Task requirements – Extract the complete data exactly as given.
• • • • • • •
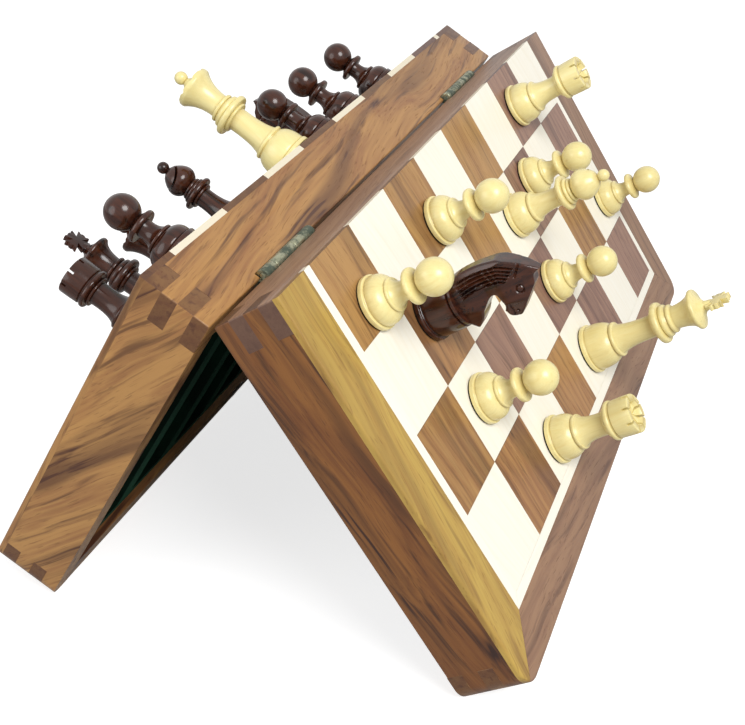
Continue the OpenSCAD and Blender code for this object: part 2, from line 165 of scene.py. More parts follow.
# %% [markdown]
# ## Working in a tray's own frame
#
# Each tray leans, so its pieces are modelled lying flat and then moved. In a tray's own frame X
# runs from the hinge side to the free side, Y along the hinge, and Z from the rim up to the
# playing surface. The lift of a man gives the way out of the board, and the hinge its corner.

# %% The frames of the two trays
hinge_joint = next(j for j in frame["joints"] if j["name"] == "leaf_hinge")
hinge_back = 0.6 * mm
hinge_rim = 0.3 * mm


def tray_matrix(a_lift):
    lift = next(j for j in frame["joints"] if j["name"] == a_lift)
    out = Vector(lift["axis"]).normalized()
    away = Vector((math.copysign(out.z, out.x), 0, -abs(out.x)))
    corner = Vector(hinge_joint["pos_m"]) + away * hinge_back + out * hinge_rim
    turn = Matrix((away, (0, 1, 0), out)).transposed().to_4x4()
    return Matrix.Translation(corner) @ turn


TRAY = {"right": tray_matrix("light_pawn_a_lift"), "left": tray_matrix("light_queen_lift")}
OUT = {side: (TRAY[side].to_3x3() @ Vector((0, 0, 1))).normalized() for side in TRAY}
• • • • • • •
Answer to this exercise –
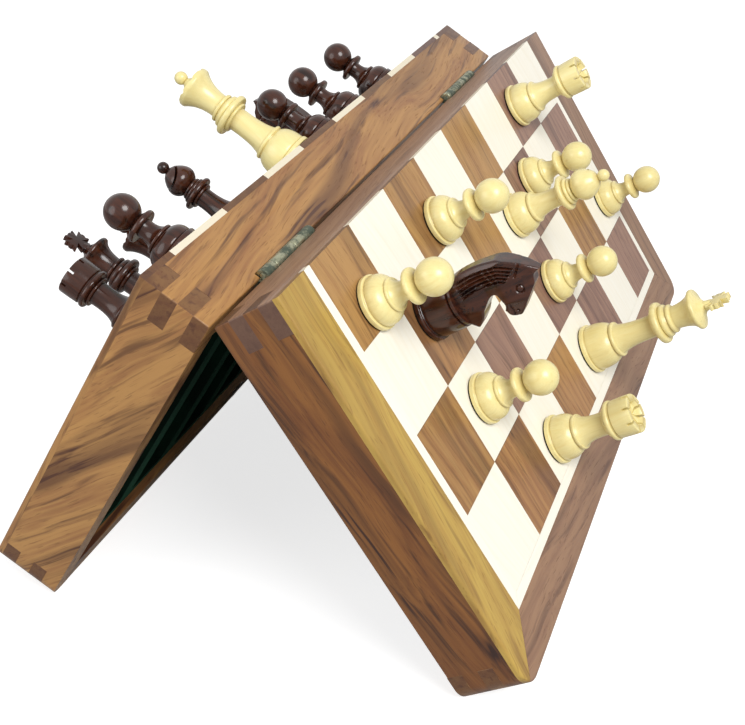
Continue the OpenSCAD and Blender code for this object: part 2, from line 165 of scene.py. More parts follow.
# %% [markdown]
# ## Working in a tray's own frame
#
# Each tray leans, so its pieces are modelled lying flat and then moved. In a tray's own frame X
# runs from the hinge side to the free side, Y along the hinge, and Z from the rim up to the
# playing surface. The lift of a man gives the way out of the board, and the hinge its corner.

# %% The frames of the two trays
hinge_joint = next(j for j in frame["joints"] if j["name"] == "leaf_hinge")
hinge_back = 0.6 * mm
hinge_rim = 0.3 * mm


def tray_matrix(a_lift):
    lift = next(j for j in frame["joints"] if j["name"] == a_lift)
    out = Vector(lift["axis"]).normalized()
    away = Vector((math.copysign(out.z, out.x), 0, -abs(out.x)))
    corner = Vector(hinge_joint["pos_m"]) + away * hinge_back + out * hinge_rim
    turn = Matrix((away, (0, 1, 0), out)).transposed().to_4x4()
    return Matrix.Translation(corner) @ turn


TRAY = {"right": tray_matrix("light_pawn_a_lift"), "left": tray_matrix("light_queen_lift")}
OUT = {side: (TRAY[side].to_3x3() @ Vector((0, 0, 1))).normalized() for side in TRAY}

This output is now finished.